= What you are asked to do =
In the records that follow, the lines from the one containing "The Blender code" to the one containing "through it unbent.", inclusive, are to be given again exactly.

(CAD and scene scripts)

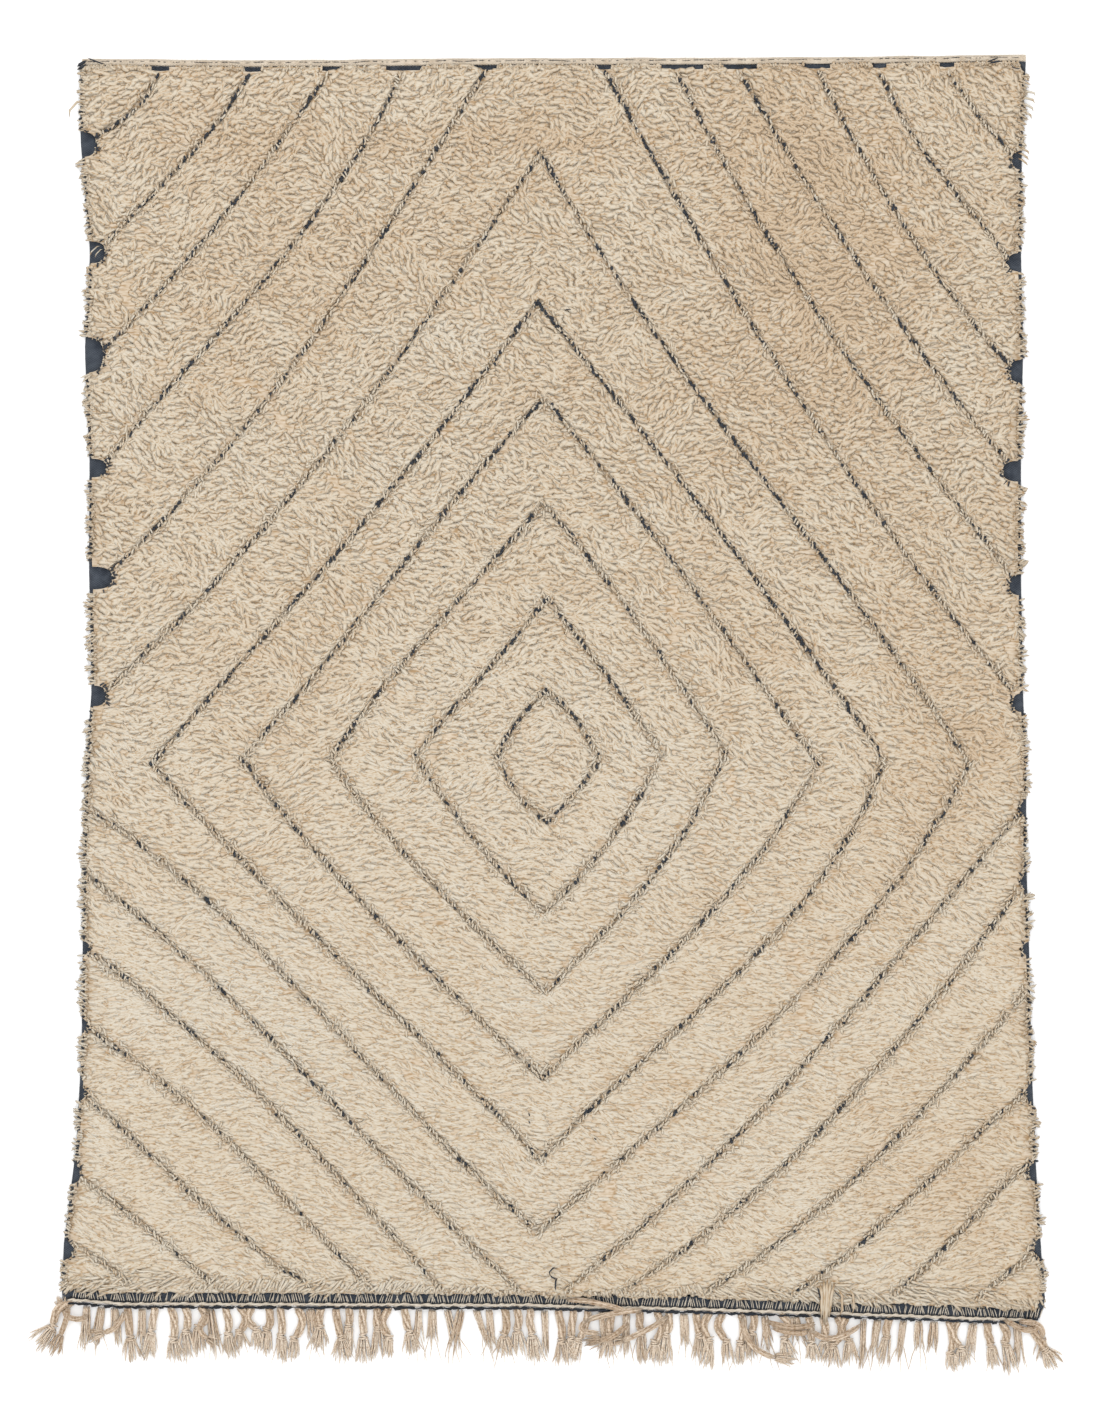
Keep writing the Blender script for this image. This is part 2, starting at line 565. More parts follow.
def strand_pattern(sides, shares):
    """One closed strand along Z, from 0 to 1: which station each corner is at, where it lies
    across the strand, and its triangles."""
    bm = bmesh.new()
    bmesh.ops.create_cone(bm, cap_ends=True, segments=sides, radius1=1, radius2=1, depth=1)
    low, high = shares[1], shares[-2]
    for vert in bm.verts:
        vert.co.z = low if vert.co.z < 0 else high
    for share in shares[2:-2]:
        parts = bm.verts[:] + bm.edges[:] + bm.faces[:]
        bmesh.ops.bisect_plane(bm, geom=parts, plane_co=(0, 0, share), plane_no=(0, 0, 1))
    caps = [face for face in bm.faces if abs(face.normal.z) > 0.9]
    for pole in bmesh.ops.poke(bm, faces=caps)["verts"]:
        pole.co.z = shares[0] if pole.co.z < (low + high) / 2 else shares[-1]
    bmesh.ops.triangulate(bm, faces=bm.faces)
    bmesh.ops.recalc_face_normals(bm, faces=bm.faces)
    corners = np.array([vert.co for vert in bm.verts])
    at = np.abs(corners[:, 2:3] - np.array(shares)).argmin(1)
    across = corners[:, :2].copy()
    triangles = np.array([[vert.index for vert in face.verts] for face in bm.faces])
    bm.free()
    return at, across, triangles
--
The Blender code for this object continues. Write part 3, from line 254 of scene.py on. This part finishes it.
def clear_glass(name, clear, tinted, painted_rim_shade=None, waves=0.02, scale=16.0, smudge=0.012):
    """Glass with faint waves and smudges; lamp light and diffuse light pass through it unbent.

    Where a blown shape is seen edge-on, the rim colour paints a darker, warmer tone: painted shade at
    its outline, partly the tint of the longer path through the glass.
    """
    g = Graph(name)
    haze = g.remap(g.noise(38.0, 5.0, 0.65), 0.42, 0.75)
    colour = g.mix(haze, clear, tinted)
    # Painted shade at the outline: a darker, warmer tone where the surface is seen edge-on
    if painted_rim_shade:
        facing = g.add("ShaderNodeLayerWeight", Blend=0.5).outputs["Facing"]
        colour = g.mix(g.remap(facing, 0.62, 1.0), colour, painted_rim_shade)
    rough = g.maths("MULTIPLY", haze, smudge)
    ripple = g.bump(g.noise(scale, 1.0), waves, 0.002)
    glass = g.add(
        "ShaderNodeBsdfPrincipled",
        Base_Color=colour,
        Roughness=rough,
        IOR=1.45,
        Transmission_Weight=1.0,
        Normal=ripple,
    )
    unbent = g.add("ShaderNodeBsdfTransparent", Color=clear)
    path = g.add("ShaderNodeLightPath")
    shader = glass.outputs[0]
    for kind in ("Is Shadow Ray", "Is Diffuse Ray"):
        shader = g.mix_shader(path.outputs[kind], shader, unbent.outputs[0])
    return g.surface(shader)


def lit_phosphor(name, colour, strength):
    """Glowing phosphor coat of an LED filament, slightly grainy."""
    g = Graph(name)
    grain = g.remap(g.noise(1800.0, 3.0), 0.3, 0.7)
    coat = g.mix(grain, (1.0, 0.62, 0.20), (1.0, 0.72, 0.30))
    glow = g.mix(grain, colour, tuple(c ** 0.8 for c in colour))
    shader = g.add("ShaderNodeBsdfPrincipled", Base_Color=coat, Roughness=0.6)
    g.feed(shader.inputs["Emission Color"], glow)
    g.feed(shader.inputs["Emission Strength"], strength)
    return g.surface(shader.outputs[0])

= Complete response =
The Blender code for this object continues. Write part 3, from line 254 of scene.py on. This part finishes it.
def clear_glass(name, clear, tinted, painted_rim_shade=None, waves=0.02, scale=16.0, smudge=0.012):
    """Glass with faint waves and smudges; lamp light and diffuse light pass through it unbent.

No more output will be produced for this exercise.